Mushaf Standar Braille tidak terlepas dari sejarah penyalinan Al Qur’an Braille.

Rep: Mabruroh/ Red: Agung Sasongko
Sejumlah penyandang disabilitas netra membaca Alquran braille di Yayasan Al Hikmah, Kelurahan Kahuripan, Kecamatan Tawang, Kota Tasikmalaya, Ahad (18/4).
Foto:

Mushaf Braille pertama di dunia ini diperkirakan sudah ada di Indonesia sejak 1954, ketika Lembaga Penerbitan dan Perpustakaan Braille Indonesia (LPPBI) yang bernaung di bawah Departemen Sosial dan berkedudukan di Bandung menerima kiriman Al-Qur’an Braille dari UNESCO.

Sejak saat itulah, Supardi bersama dengan rekan-rekannya di bawah Yayasan Kesejahteraan Tunanetra Islam (Yaketunis), mulai mengembangakan mushaf Braille dengan mengacu pada sistem yang digunakan dalam Mushaf Braille Yordan.  

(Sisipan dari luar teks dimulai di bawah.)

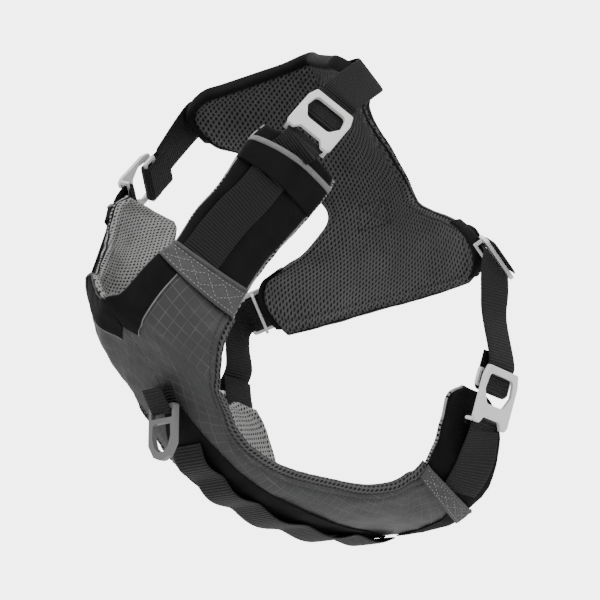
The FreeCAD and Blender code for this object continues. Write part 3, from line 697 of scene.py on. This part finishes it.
# What each cloth is sewn on.
for side, word in ((1, "left"), (-1, "right")):
    shell = "chest_shell_cover_" + word
    upper, rear = "shoulder_pad_cover_" + word, "belly_pad_cover_" + word
    under = {"shoulder_band": [shell, upper], "belly_band": [shell, rear], "shoulder_sleeve": [upper],
             "neck_collar": [shell], "belly_inset": [shell]}
    pieces = (
        ("shoulder_band", laid_over(side, 4.1, 5.0, across_all, full, 2.6, 3.0), 1.0, tape, "grey_band", 14),
        ("belly_band", laid_over(side, 21.2, 22.1, across_all, full, 2.6, 3.0), 1.0, tape, "grey_band", 14),
        ("shoulder_sleeve", sleeve_point(side), 1.2, knit, "black_knit", 20),
        ("neck_collar", laid_over(side, 5.02, 8.98, across_all, collar_seam, 1.1, 1.6), 0.9, knit,
         "black_knit", 60),
        ("belly_inset", laid_over(side, 19.4, 21.3, across_all, inset_reach, 1.3, 1.6), 0.8, knit,
         "black_knit", 24),
    )
    for name, place, thick, finish, slot, count in pieces:
        piece = cloth(name + "_cloth_" + word, count, 60, place, thick)
        dress(piece, finish, slot, *([] if name == "belly_inset" else [name + "_" + word]))
        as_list(under[name])
    cords = (
        ("sleeve_piping", 0.98, 1.5, 1.9, 3.6, cord_cover, "piping", ["sleeve_piping_" + word]),
        ("shoulder_band_cord", 4.12, 2.6, 0, 2.4, tape, "grey_band", []),
        ("belly_band_cord", 22.1, 2.6, 0, 2.0, tape, "grey_band", []),
    )
    for name, u, height, over, wide, finish, slot, nodes in cords:
        stations = piping_stations(side, u, height, over)
        cord = ribbon(name + "_edge_" + word, stations, wide, wide * 0.8, 12, 1.0)
        dress(cord, finish, slot, *nodes)

# Centre of the chest. A black knit panel, pointed at both ends, covers the seam between the two
# sides, and 25 mm webbing is tacked along it in short loops that stand up between the tacks.


def strip_reach(u):
    return curve([(r,) for r in (0.10, 0.34, 0.50, 0.52, 0.50, 0.44, 0.32, 0.18, 0.06)], u - 11.0)[0]


def centre_panel_point(s, t, height):
    u = 11.0 + 8.0 * s
    side = 1 if t >= 0.5 else -1
    v = abs(t - 0.5) * 2.0 * strip_reach(u)
    p = surface(SIDE_ROWS, u, v, side)
    return p + outward(SIDE_ROWS, u, v, side) * (1.5 + dimple(p, 8.0, 0.4) + height)


centre = cloth("chest_centre_panel", 100, 40, centre_panel_point, 0.9)
dress(centre, knit, "black_knit", "centre_strip")

loop_points = []
for k in range(49):
    u = 12.4 + 6.5 * k / 48.0
    lift = 2.4 + 3.4 * abs(math.sin(math.pi * 5.0 * k / 48.0)) ** 1.4
    p = at(SIDE_ROWS, u, 0.0, 1, lift)
    loop_points.append(Vector((0, p.y, p.z)))
loops = ribbon("sternum_loop_webbing", framed(loop_points, [Vector((1, 0, 0))] * 49), WEB, WEB_T)
dress(loops, web, "webbing", "sternum_webbing")

# Stitching. Polyester thread, 0.5 mm thick with stitches of about 2 mm: a top-stitch round the leg
# edge, an overlock over the cut edge, boxes with crosses on the grey bands, and boxes through the
# back panel where the handle is tacked.


def thread_finish(name, base, light):
    """Polyester sewing thread: two twisted plies, slightly glossy."""
    material, tree, shader = finish_of(name, 0.5, 1.5)
    place = add(tree, "ShaderNodeTexCoord").outputs["Object"]
    twist = add(tree, "ShaderNodeTexNoise", {"Vector": place, "Scale": 1500.0, "Detail": 1.0})
    tint = mixed(tree, twist.outputs["Fac"], linear(base), linear(light))
    tree.links.new(tint, shader.inputs["Base Color"])
    bumped(tree, shader, twist.outputs["Fac"], 0.3, 0.0002)
    return material


dark_thread = thread_finish("dark_sewing_thread", "#060606", "#161617")
grey_thread = thread_finish("grey_sewing_thread", "#6f6f70", "#8f8f90")


def sewn(name, seams, thread, slot):
    """One piece that holds many stitches; a seam is (points, normals, pitch, length, thickness, turned)."""
    bm = bmesh.new()
    for points, normals, pitch, length, thick, turned in seams:
        run = 0.0
        due = pitch / 2.0
        for a, b, n in zip(points, points[1:], normals):
            step = (b - a).length
            while run + step > due and step > 0.0:
                p = a.lerp(b, (due - run) / step)
                along = (b - a).normalized()
                if turned:
                    along = n.cross(along).normalized()
                side = n.cross(along).normalized()
                made = bmesh.ops.create_icosphere(bm, subdivisions=1, radius=0.5)
                for vert in made["verts"]:
                    c = vert.co
                    vert.co = (p + along * (c.x * length) + side * (c.y * thick) + n * (c.z * thick)) * MM
                due += pitch
            run += step
    mesh = bpy.data.meshes.new(name)
    bm.to_mesh(mesh)
    bm.free()
    mesh.polygons.foreach_set("use_smooth", [True] * len(mesh.polygons))
    piece = bpy.data.objects.new(name, mesh)
    bpy.context.collection.objects.link(piece)
    dress(piece, thread, slot)


def on_cloth(place, path):
    """Points and normals of a seam that follows (s, t) stations on a cloth's own surface."""
    points = [place(s, t, 0.15) for s, t in path]
    normals = [(place(s, t, 1.15) - p).normalized() for (s, t), p in zip(path, points)]
    return points, normals


def straight(a, b, count=12):
    return [(a[0] + (b[0] - a[0]) * k / count, a[1] + (b[1] - a[1]) * k / count) for k in range(count + 1)]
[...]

Kemudian pada fase adaptasi, mulai bermunculan ragam penulisan Mushaf Braille di Indonesia. Mulai dari mushaf Braille yang mengacu pada pola penulisan (rasm) yang digunakan pada Mushaf Yordan, kemudian versi Yaketunis yang mengadaptasi sistem penulisan Mushaf Braille Pakistan, dan muncul pula upaya penyalinan mushaf Braille yang dilakukan oleh Yayasan Penyantun Wyata Guna (YPWG) Bandung. 

Versi Yaketunis mengikuti rasm imlai sebagaimana yang digunakan dalam Mushaf Yordan dan Pakistan, sedangkan versi YPWG memilih menggunakan rasm usmani seperti yang digunakan pada mushaf cetak saat itu. Sejak itu, mushaf Braille di Indonesia terbagi menjadi dua versi dan masing-masing mempunyai para pengguna setia, hingga muncu polemik di kalangan tunanetra muslim Indonesia.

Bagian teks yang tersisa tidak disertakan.